In late November, the two sides agreed on a settlement deal that covered a variety of misbehaviors, including the fraud that Fleischmann witnessed as well as similar episodes at Washington Mutual and Bear Stearns, two companies that Chase had acquired during the crisis (with federal bailout aid). The newspapers and the Justice Department described the deal as a “$13 billion settlement,” hailing it as the biggest white-collar regulatory settlement in American history. The deal released Chase from civil liability. And, in what was described by The New York Times as a “major victory for the government,” it left open the possibility that the Justice Department could pursue a further criminal investigation against the bank.

But the idea that Holder had cracked down on Chase was a carefully contrived fiction, one that has survived to this day. For starters, $4 billion of the settlement was largely an accounting falsehood, a chunk of bogus “consumer relief” added to make the payoff look bigger. What the public never grasped about these consumer–relief deals is that the “relief” is often not paid by the bank, which mostly just services the loans, but by the bank’s other victims, i.e., the investors in their bad mortgage securities.

Moreover, in this case, a fine-print addendum indicated that this consumer relief would be allowed only if said investors agreed to it – or if it would have been granted anyway under existing arrangements. This often comes down to either forgiving a small portion of a loan or giving homeowners a little extra time to pay up in full. “It’s not real,” says Fleischmann. “They structured it so that the homeowners only get relief if they would have gotten it anyway.” She pauses. “If a loan shark gives you a few extra weeks to pay up, is that ‘consumer relief’?”
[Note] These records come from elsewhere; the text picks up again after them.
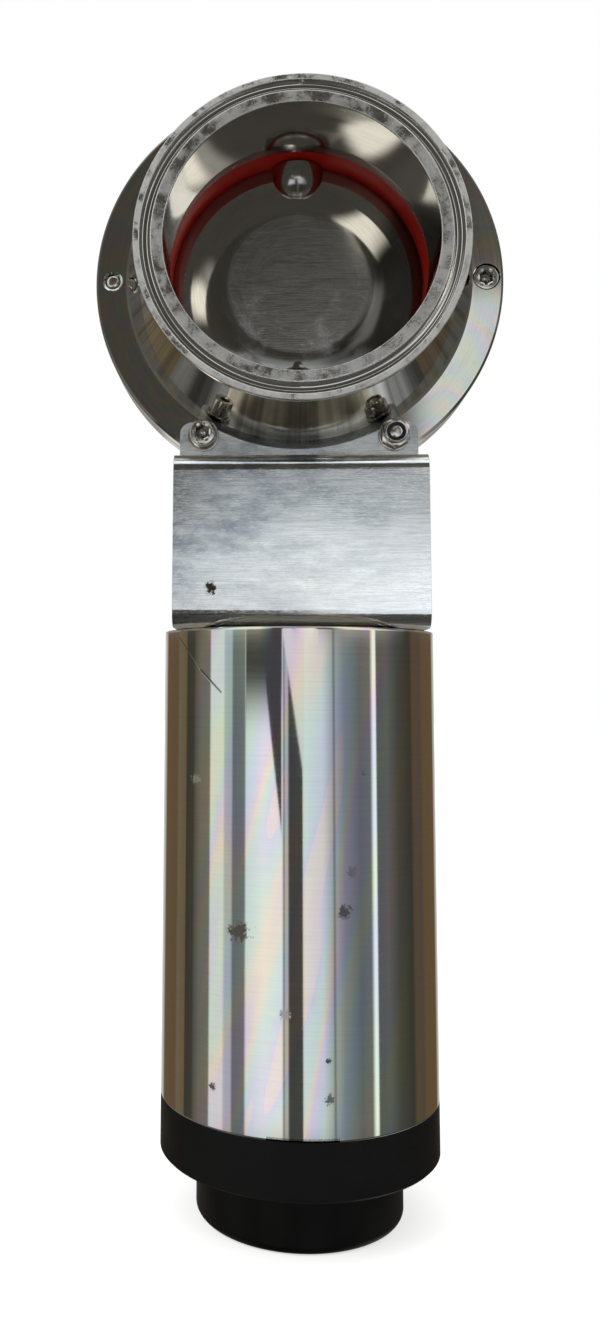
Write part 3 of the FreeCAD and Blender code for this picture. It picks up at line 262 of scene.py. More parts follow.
def add(kind, inputs=None, tree=None, **settings):
    """Adds a node. inputs are its sockets' values, hex colours or signals, by name or number, and
    settings are its attributes. It joins the tree of its signals unless a tree is given."""
    inputs = inputs or {}
    tree = tree or next(value for value in inputs.values() if isinstance(value, Signal)).socket.id_data
    made = tree.nodes.new("ShaderNode" + kind)
    for name, value in settings.items():
        setattr(made, name, value)
    for name, value in inputs.items():
        socket = next(socket for number, socket in enumerate(made.inputs)
                      if name == number or name == socket.name and socket.enabled)
        if isinstance(value, Signal):
            tree.links.new(value.socket, socket)
        else:
            socket.default_value = linear(value) if isinstance(value, str) else value
    return made


def signal(kind, inputs=None, output=None, **settings):
    """The output of a new node."""
    return Signal(add(kind, inputs, **settings), output)


def finish(name, slot):
    """A material without nodes, kept with the record's slot that it belongs to."""
    made = bpy.data.materials.new(name)
    made.use_nodes = True
    made.node_tree.nodes.clear()
    made["slot"] = slot
    return made


# %% [markdown]
# A few more words of the shader kit: colours that pass into each other, soft steps, and noise by
# its real size. All sizes are lengths on the object, so that a pattern stays as large as it is on
# the real piece when the code around it changes.

# %% Colours, steps and noise
def ramp(factor, stops):
    """A colour ramp through stops of (position, hex colour)."""
    made = add("ValToRGB", {"Fac": factor})
    elements = made.color_ramp.elements
    for _ in stops[2:]:
        elements.new(0.5)
    for element, (position, colour) in zip(elements, stops):
        element.position = position
        element.color = linear(colour)
    return Signal(made, "Color")


def step_between(value, low, high, top=1.0, bottom=0.0):
    """A soft step from bottom at low to top at high."""
    return signal("MapRange", {"Value": value, "From Min": low, "From Max": high, "To Min": bottom,
                               "To Max": top}, interpolation_type="SMOOTHSTEP")


def within(value, low, high, soft=1.0):
    """One between low and high, with soft ends."""
    return step_between(value, low - soft, low + soft) * step_between(value, high + soft, high - soft)


def noise(place, size_mm, detail=2.0, rough=0.5):
    """Noise whose pattern repeats about once in size_mm."""
    return signal("TexNoise", {"Vector": place, "Scale": 1 / (size_mm * MM), "Detail": detail,
                               "Roughness": rough})


# %% [markdown]
# Marks are placed as they are seen from the front, whatever the depth of the surface there. The way
# from a mark's middle is therefore taken first, and its depth is dropped.

# %% Places and distances
def seen_way(place, middle):
    """The way from a middle to a place as seen from the front, without its depth."""
    way = signal("VectorMath", {0: place, 1: middle}, operation="SUBTRACT")
    return signal("VectorMath", {0: way, 1: (1, 0, 1)}, operation="MULTIPLY")


# %% [markdown]
# Wear is drawn into the finish and not into the mesh, because a scratch is far finer than the
# grid. A blot is a distance from a point with a ragged limit, and a scratch is a distance from a
# line. Both could be painted on a picture, but a picture blurs when the camera comes close.

# %% Relief, marks and scratches
def relieved(height, strength, deep_mm, normal=None):
    """The normal of a surface with relief of the depth given, on top of an earlier normal."""
    inputs = {"Height": height, "Strength": strength, "Distance": deep_mm * MM}
    if normal:
        inputs["Normal"] = normal
    return signal("Bump", inputs)


def mark(place, x, height, reach, ragged, edge):
    """A blot on the front, x, height and reach in mm: one within reach of its middle, which a
    noise of 0.8 reach moves in and out by up to ragged times the reach."""
    crumbs = noise(place, reach * 0.8, 5.0, 0.75) * (-2 * ragged * reach * MM)
    there = seen_way(place, (x * MM, 0, height * MM))
    far = signal("VectorMath", {0: there}, operation="LENGTH") + crumbs + ragged * reach * MM
    return step_between(far, reach * MM * (1 + edge), reach * MM * (1 - edge))


def scratch(place, start, end, width_mm):
    """A line on the front from start to end, each (x, height) in mm: the distance from the nearest
    point start + t (end - start), with t = clamp(dot(place - start, end - start) / length^2)."""
    way = ((end[0] - start[0]) * MM, 0, (end[1] - start[1]) * MM)
    flat = seen_way(place, (start[0] * MM, 0, start[1] * MM))
    along = signal("VectorMath", {0: flat, 1: way}, operation="DOT_PRODUCT")
    t = along.math("DIVIDE", way[0] ** 2 + way[2] ** 2, clamp=True)
    nearest = signal("VectorMath", {0: way, 3: t}, operation="SCALE")
    away = signal("VectorMath", {0: flat, 1: nearest}, operation="SUBTRACT")
    far = signal("VectorMath", {0: away}, operation="LENGTH")
    return step_between(far, width_mm * MM, width_mm * MM * 0.3)


# %% [markdown]
# Stainless steel, type 304, polished. A polished metal is a mirror with a slight haze. What makes
# it read as steel and not as chrome is the grain of the polishing wheel, which lies round a turned
# piece and lengthwise on a folded sheet, small waves in the surface, and thin scratches.
# The grain is drawn as noise that is stretched along the polishing direction. A picture of brushed
# steel would repeat itself, and an anisotropic shader alone shows no single lines.

# %% Polished steel
STAIN = "#8e8b85"
GRAIN_ROUND, GRAIN_ALONG = 0.0012, 0.03


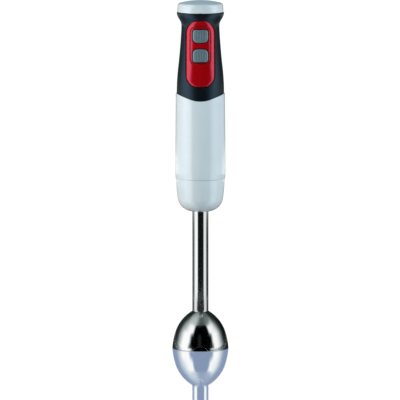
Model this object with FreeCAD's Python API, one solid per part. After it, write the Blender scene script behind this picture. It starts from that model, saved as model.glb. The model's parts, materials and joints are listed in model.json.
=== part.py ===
import FreeCAD, Part
import math
import os

# Hand blender with a detachable steel foot, in millimetres. The origin is the centre of the blade
# guard's rim, which the blender stands on. +Z runs up the drive axis, and the buttons face -Y.

# ---- Heights of the main pieces, from the rim up ----
guard_height = 43.2  # rim to the weld on the stem
stem_exposed = 111.5  # bare tube between the guard and the collar
collar_height = 36.4
seam_gap = 0.2  # shadow line between the collar and the body
body_height = 88.1  # white body, at the lowest point of its upper edge
grip_height = 97.1  # from there to the grip's rim
dial_gap = 0.5  # between the grip's rim and the dial

# ---- Clearances ----
seat_gap = 0.1  # between pieces that are fixed together
slide_gap = 0.3  # round what slides or is pulled out
running_gap = 0.05  # round a turning shaft
turning_gap = 0.4  # round larger turning pieces

# ---- Blade guard: a spun steel bell with three arched notches in its rim ----
guard_rim_r = 31.5
guard_side_r = 27.6
guard_side_z = 19.4
guard_side_bulge = 0.6
guard_cone_r = 17.3
guard_cone_z = 34.9
guard_shoulder_bulge = 1.3
guard_wall = 0.9
guard_neck_height = 1.2
notch_count = 3
notch_width = 17.9
notch_height = 5.6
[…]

The average person had no way of knowing what a terrible deal the Chase settlement was for the country. The terms were even lighter than the slap-on-the-wrist formula that allowed Wall Street banks to “neither admit nor deny” wrongdoing – the deals that had helped spark the Occupy protests. Yet those notorious deals were like the Nuremberg hangings compared to the regulatory innovation that Holder’s Justice Department cooked up for Dimon and Co.

Instead of a detailed complaint naming names, Chase was allowed to sign a flimsy, 10-and-a-half-page “statement of facts” that was: (a) so short, a first-year law student could read it in the time it takes to eat a tuna sandwich, and (b) so vague, a halfway intelligent person could read it and not know anyone had done anything wrong.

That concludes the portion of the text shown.